SPRINGFIELD, Mass. (WWLP) – Senator Edward Markey held a news conference in Springfield to announce new legislation to help reduce climate change in health care centers.

Senator Edward Markey, author of the Green New Deal for Health, and Congresswoman Pramila Jayapal announced the introduction of the Granting Resources for Eliminating Emissions Now in (GREEN) Hospitals Act. The new legislation would provide $105 billion to revive a New Deal-era program to modernize and weatherize health facilities in order to reduce emissions, protect public health, and ensure that more Americans have access to health care before, during, and after climate disasters and extreme weather events.

Senator Markey is the chair of the Senate Health, Education, Labor, and Pensions Subcommittee on Primary Health and Retirement Security and chair of the Senate Environment and Public Works Subcommittee on Clean Air, Climate, and Nuclear Safety.

“Hospitals are already history’s great defenders in the face of pain, and illness have now had to join the frontlines of the climate crisis. It is only going to get worse. What we are seeing is a preview of coming calamities,” said Senator Markey.

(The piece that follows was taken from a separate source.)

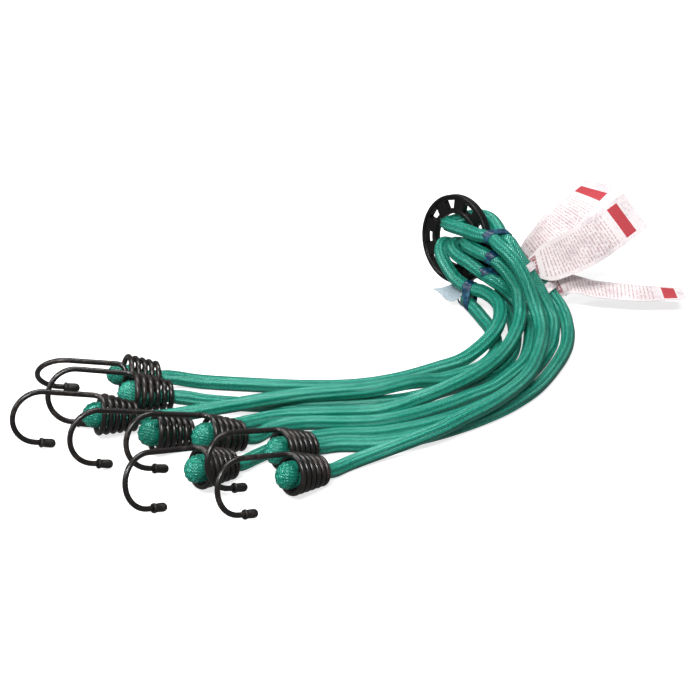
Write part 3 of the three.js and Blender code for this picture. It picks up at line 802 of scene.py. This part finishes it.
# %% The cord's end
SQUEEZED_D = 7 * MM
SEAT_GAP = 0.3 * MM
CAD_TURN_STEPS = 8
FOLD_R = (SQUEEZED_D + SEAT_GAP) / 2
FOLD_STEPS = 7
KNOB_REACH = 1 * MM
RETURN_REACH = 3 * MM
MOUTH_FROM = -0.4 * MM
MOUTH_TO = 3.5 * MM
SEATED_AT = (0.4, 0.7, 1)
END_STEPS = 9
END_SIDES = 36
KNOB_SWELL = 1.1
SWELL_BEFORE = 2 * MM
SWELL_L = 6 * MM
STRAND_MARK = 0.06 * MM
RIB_PITCH = 1.6 * MM
RIB_RISE = 0.18 * MM


def seat_drop(share, diameter):
    """How far below the coil's axis a cord of that diameter lies on the wire."""
    middle = COIL_SMALL_R + (COIL_BIG_R - COIL_SMALL_R) * share
    inner = middle * math.cos(math.pi / CAD_TURN_STEPS) - WIRE_D / 2
    return inner - diameter / 2 - SEAT_GAP


def end_line():
    mouth = -seat_drop(0, CORD_D)
    points = [(MOUTH_FROM, 0, mouth), (MOUTH_TO, 0, mouth)]
    for share in SEATED_AT:
        points.append((COIL_L * share, 0, -seat_drop(share, SQUEEZED_D)))
    low = -seat_drop(1, SQUEEZED_D)
    for i in range(1, FOLD_STEPS + 1):
        f = i / FOLD_STEPS * math.pi
        out = COIL_L + KNOB_REACH + FOLD_R * math.sin(f)
        points.append((out, 0, low + FOLD_R - FOLD_R * math.cos(f)))
    tail = COIL_L - RETURN_REACH
    points.append((tail, 0, -seat_drop(tail / COIL_L, SQUEEZED_D) + 2 * FOLD_R))
    return smooth_line(points, END_STEPS)


knob_line = end_line()
knob_along = lengths_along(knob_line)
fold = np.clip((knob_line[:, 0] - COIL_L + SWELL_BEFORE) / SWELL_L, 0, 1)[:, None]
angle = np.arange(END_SIDES) * 2 * math.pi / END_SIDES
knob_radii = SQUEEZED_D / 2 * (1 + (KNOB_SWELL - 1) * fold)
knob_radii = knob_radii + STRAND_MARK * np.cos(STRANDS * angle)[None]
knob_radii = knob_radii + RIB_RISE * fold * np.cos(2 * math.pi * knob_along / RIB_PITCH)[:, None]
knob_radii[0] = MOUTH_R
end_mesh = mesh_only(tube("cord_end", knob_line, knob_radii, END_SIDES, braid, (0, 1, 0)))
print(f"cord end: {knob_along[-1]:.3f} m in and outside the coil")

# %% [markdown]
# What shows outside the coil is fuller than a fold: a round knob, with fine ribs where the
# cover is pushed together. A ball is a tube too, along a short straight line with the radii
# of a sphere, so it takes the same ribs and braid. bmesh joins the two meshes into one piece.

# %% The knob
BALL_R = 6.5 * MM
BALL_REACH = 1.6 * MM
BALL_FLAT = 0.1
BALL_RINGS = 49
POLE_CUT = 0.03
BALL_TURNS = 1.5

rise = np.linspace(POLE_CUT, 1 - POLE_CUT, BALL_RINGS) * math.pi
ball_height = -BALL_R * np.cos(rise)
ball_middle = FOLD_R - seat_drop(1, SQUEEZED_D)
ball_line = np.array([(COIL_L + BALL_REACH, 0, ball_middle + h) for h in ball_height])
ball_radii = BALL_R * np.sin(rise)[:, None] * (1 - BALL_FLAT * np.sin(angle) ** 2)[None]
ribs = np.cos(2 * math.pi * ball_height[:, None] / RIB_PITCH + 2 * angle[None])
ball_radii = ball_radii + RIB_RISE * ribs * np.sin(rise)[:, None]
# The last argument is painted shade in the hollows between the knob's ribs.
ball = tube(
    "cord_end_ball", ball_line, ball_radii, END_SIDES, braid, (1, 0, 0), BALL_TURNS,
    ((1 - ribs) / 2) ** 2,
)
both = bmesh.new()
both.from_mesh(end_mesh)
both.from_mesh(mesh_only(ball))
both.to_mesh(end_mesh)
both.free()
print(f"knob: {len(end_mesh.polygons)} faces with its cord end")

# %% [markdown]
# The cord lies on the lowest wire of the coil's narrow end, so its mouth gives the coil's
# place. Each hook's wire, cap and cord end turn together, and ride on the same body.

# %% Hooks, caps and cord ends in place
mouths = {}
for cord in CORDS.values():
    for letter, name in zip(cord["hooks"], ("arm", "far_arm")):
        mouths[letter] = Vector(np.array(cord[name][0]) + shift)

for letter, mouth in sorted(mouths.items()):
    turn = turns[letter]
    entry = mouth + turn @ Vector((0, 0, seat_drop(0, CORD_D)))
    place = Matrix.Translation(entry) @ turn.to_4x4()
    tip = Vector((COIL_L + TURN_IN_R + SHANK_L - TIP_L, 0, COIL_BIG_R - 2 * BEND_R))
    for name, mesh, spot, node, slot in (
        (f"hook_{letter}_wire", hook_mesh, Vector(), f"hook_{letter}", "coated_wire"),
        (f"hook_{letter}_cap", cap_mesh, tip, f"tip_cap_{letter}", "cap_plastic"),
        (f"hook_{letter}_knob", end_mesh, Vector(), f"cord_end_{letter}", "braided_cord"),
    ):
        moved = mesh.copy()
        moved.name = name
        moved.transform(place @ Matrix.Translation(spot))
        piece = bpy.data.objects.new(name, moved)
        bpy.context.scene.collection.objects.link(piece)
        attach(piece, f"hook_{letter}")
        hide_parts(node)

# %% [markdown]
# ## The ring
#
# The ring is moulded plastic: a flat band with a raised rim along both edges and nine windows
# that are wider outside than inside. Cutting the windows with booleans would leave long thin
# faces that spoil a bevel. Here the band is laid out as a grid whose lines already follow
# the windows' sides, the faces inside a window are left out, and walls join front and back.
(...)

“As hospitals across America provide critical lifesaving care every day, we must ensure they are able to operate under severe weather conditions that have become far too prevalent due to the climate crisis,” said Congresswoman Jayapal. “This legislation would give hospitals the funding and resources they need to increase capacity, be more resilient in the face of public health crises and climate disasters, and reduce their environmental footprints. I’m so proud to join Senator Markey in introducing this bill to safeguard our nation’s collective health while protecting our planet for future generations.”

The GREEN Hospitals Act would:

  • Invest $100 billion into revive the Hill-Burton grant program to fund capital projects that increase capacity to provide essential health care and update facilities to become more resilient to climate disasters and public health crises.
    • In exchange for Hill-Burton funding, medical facilities commit to a community service obligation to provide a specific amount of free or below-cost health care services to qualified individuals unable to pay.
    • Grants include labor protections to ensure a prevailing wage, adequate staffing, and organizing protections.
  • Invest $5 billion into planning grants to fund pre-development planning needs, such as community assessments and engineering evaluations, so sustainability and resiliency projects for medical facilities meet the needs of the surrounding communities and patient populations.
    • The program prioritizes facilities that have a majority Medicaid and Medicare payer mix or have a high proportion of patients that are uninsured and serve patients that experience low air quality, lack green space, bear higher cumulative pollution burdens, or are at high risk of experiencing the adverse effects of climate change.
    • Grants include labor protections to ensure a prevailing wage, and organizing protections.
    • Half of these funds are designated for use in environmental justice communities.